> _Exercise directions_
Go through the entries below and write each one out exactly.

CAD and scene scripts:

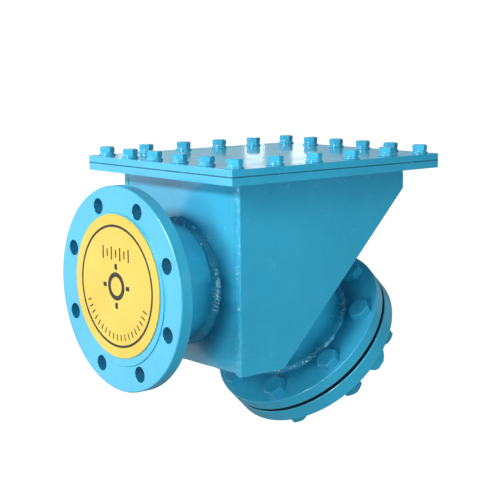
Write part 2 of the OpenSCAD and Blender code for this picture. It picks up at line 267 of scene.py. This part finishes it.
# painted shade: the nozzle weld beads get a darker copy of the enamel, with painted glint points
paint_weld_shade_glints = enamel("enamel_weld_painted_shade", tuple(c * f for c, f in zip(BLUE, (0.40, 0.60, 0.66))), peel=0.00012, wave=0.0004, specks=0.9, edge_wear_and_highlight=False, rough=(0.05, 0.14), painted_glints=1.0, coat=0.04)
# painted highlight: the seam beads get fewer painted glint points
paint_seam = enamel("enamel_seam", tuple(c * 0.97 for c in BLUE), peel=0.00012, wave=0.0004, specks=0.9, edge_wear_and_highlight=False, rough=(0.08, 0.18), painted_glints=0.40, coat=0.06)
# painted light: the cover's bolts and washers get a lighter copy of the enamel
paint_bolt_lit = enamel("enamel_fasteners_painted_light", tuple(c * 1.14 for c in BLUE), peel=0.00003, wave=0.0002, specks=0.25, rough=(0.12, 0.22), painted_edge_highlight=0.42)


def rubber_mat(name, lo_col, hi_col):
    k = Nodes(name)
    mott = k.noise(160, 4, 0.65)
    col = k.ramp(mott, [(0.3, lo_col), (0.7, hi_col)])
    # paint that ran over the edge of the sheet here and there
    over = k.ramp(k.noise(42, 5, 0.72, k.mapping((1, 1, 2.2), (2.3, 7.7, 1.0))), [(0.60, 0.0), (0.66, 1.0)])
    col = k.mix(over, col, tuple(c * 0.75 for c in BLUE))
    k.link(col, k.b.inputs["Base Color"])
    k.link(k.ramp(over, [(0.0, 0.78), (1.0, 0.3)]), k.b.inputs["Roughness"])
    k.link(k.bump(k.noise(300, 4, 0.6), 0.0003), k.b.inputs["Normal"])
    return k.mat


def steel_mat():
    k = Nodes("basket_satin_steel")
    b = k.b
    b.inputs["Metallic"].default_value = 1.0
    streak = k.noise(60, 4, 0.65, k.mapping((0.6, 0.6, 14), (1, 2, 3)))
    broad = k.noise(9, 3, 0.5)
    col = k.ramp(streak, [(0.3, (0.43, 0.44, 0.46)), (0.7, (0.62, 0.63, 0.65))])
    heat = k.ramp(broad, [(0.62, 0.0), (0.80, 0.35)])
    col = k.mix(heat, col, (0.46, 0.40, 0.32))
    k.link(col, b.inputs["Base Color"])
    k.link(k.ramp(streak, [(0.3, 0.26), (0.7, 0.42)]), b.inputs["Roughness"])
    n1 = k.bump(streak, 0.00006)
    k.link(k.bump(broad, 0.0009, 1.0, n1), b.inputs["Normal"])
    return k.mat


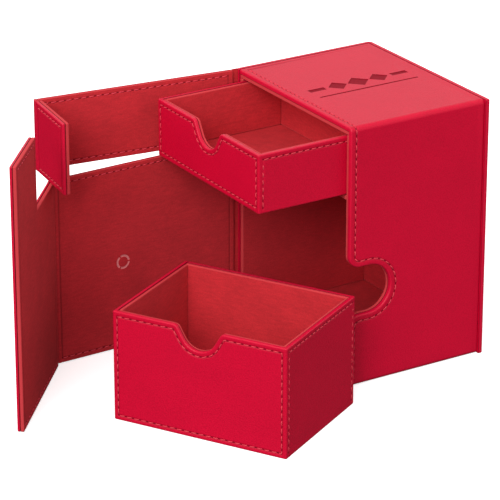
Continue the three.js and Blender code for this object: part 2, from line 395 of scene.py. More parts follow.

> _Response to this task_
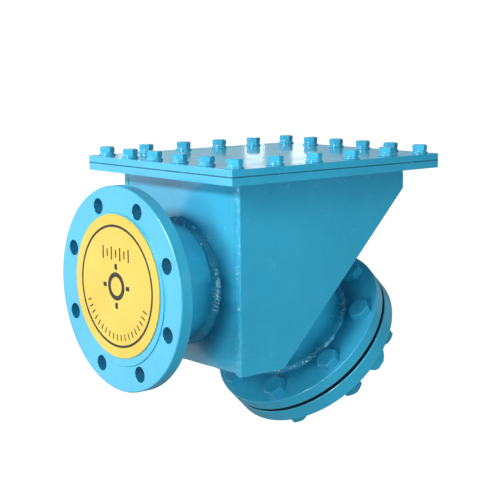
Write part 2 of the OpenSCAD and Blender code for this picture. It picks up at line 267 of scene.py. This part finishes it.
# painted shade: the nozzle weld beads get a darker copy of the enamel, with painted glint points
paint_weld_shade_glints = enamel("enamel_weld_painted_shade", tuple(c * f for c, f in zip(BLUE, (0.40, 0.60, 0.66))), peel=0.00012, wave=0.0004, specks=0.9, edge_wear_and_highlight=False, rough=(0.05, 0.14), painted_glints=1.0, coat=0.04)
# painted highlight: the seam beads get fewer painted glint points
paint_seam = enamel("enamel_seam", tuple(c * 0.97 for c in BLUE), peel=0.00012, wave=0.0004, specks=0.9, edge_wear_and_highlight=False, rough=(0.08, 0.18), painted_glints=0.40, coat=0.06)
# painted light: the cover's bolts and washers get a lighter copy of the enamel
paint_bolt_lit = enamel("enamel_fasteners_painted_light", tuple(c * 1.14 for c in BLUE), peel=0.00003, wave=0.0002, specks=0.25, rough=(0.12, 0.22), painted_edge_highlight=0.42)


def rubber_mat(name, lo_col, hi_col):
    k = Nodes(name)
    mott = k.noise(160, 4, 0.65)
    col = k.ramp(mott, [(0.3, lo_col), (0.7, hi_col)])
    # paint that ran over the edge of the sheet here and there
    over = k.ramp(k.noise(42, 5, 0.72, k.mapping((1, 1, 2.2), (2.3, 7.7, 1.0))), [(0.60, 0.0), (0.66, 1.0)])
    col = k.mix(over, col, tuple(c * 0.75 for c in BLUE))
    k.link(col, k.b.inputs["Base Color"])
    k.link(k.ramp(over, [(0.0, 0.78), (1.0, 0.3)]), k.b.inputs["Roughness"])
    k.link(k.bump(k.noise(300, 4, 0.6), 0.0003), k.b.inputs["Normal"])
    return k.mat


def steel_mat():
    k = Nodes("basket_satin_steel")
    b = k.b
    b.inputs["Metallic"].default_value = 1.0
    streak = k.noise(60, 4, 0.65, k.mapping((0.6, 0.6, 14), (1, 2, 3)))
    broad = k.noise(9, 3, 0.5)
    col = k.ramp(streak, [(0.3, (0.43, 0.44, 0.46)), (0.7, (0.62, 0.63, 0.65))])
    heat = k.ramp(broad, [(0.62, 0.0), (0.80, 0.35)])
    col = k.mix(heat, col, (0.46, 0.40, 0.32))
    k.link(col, b.inputs["Base Color"])
    k.link(k.ramp(streak, [(0.3, 0.26), (0.7, 0.42)]), b.inputs["Roughness"])
    n1 = k.bump(streak, 0.00006)
    k.link(k.bump(broad, 0.0009, 1.0, n1), b.inputs["Normal"])
    return k.mat


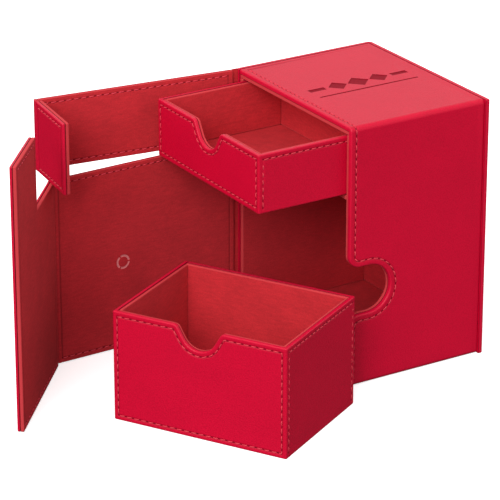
Continue the three.js and Blender code for this object: part 2, from line 395 of scene.py. More parts follow.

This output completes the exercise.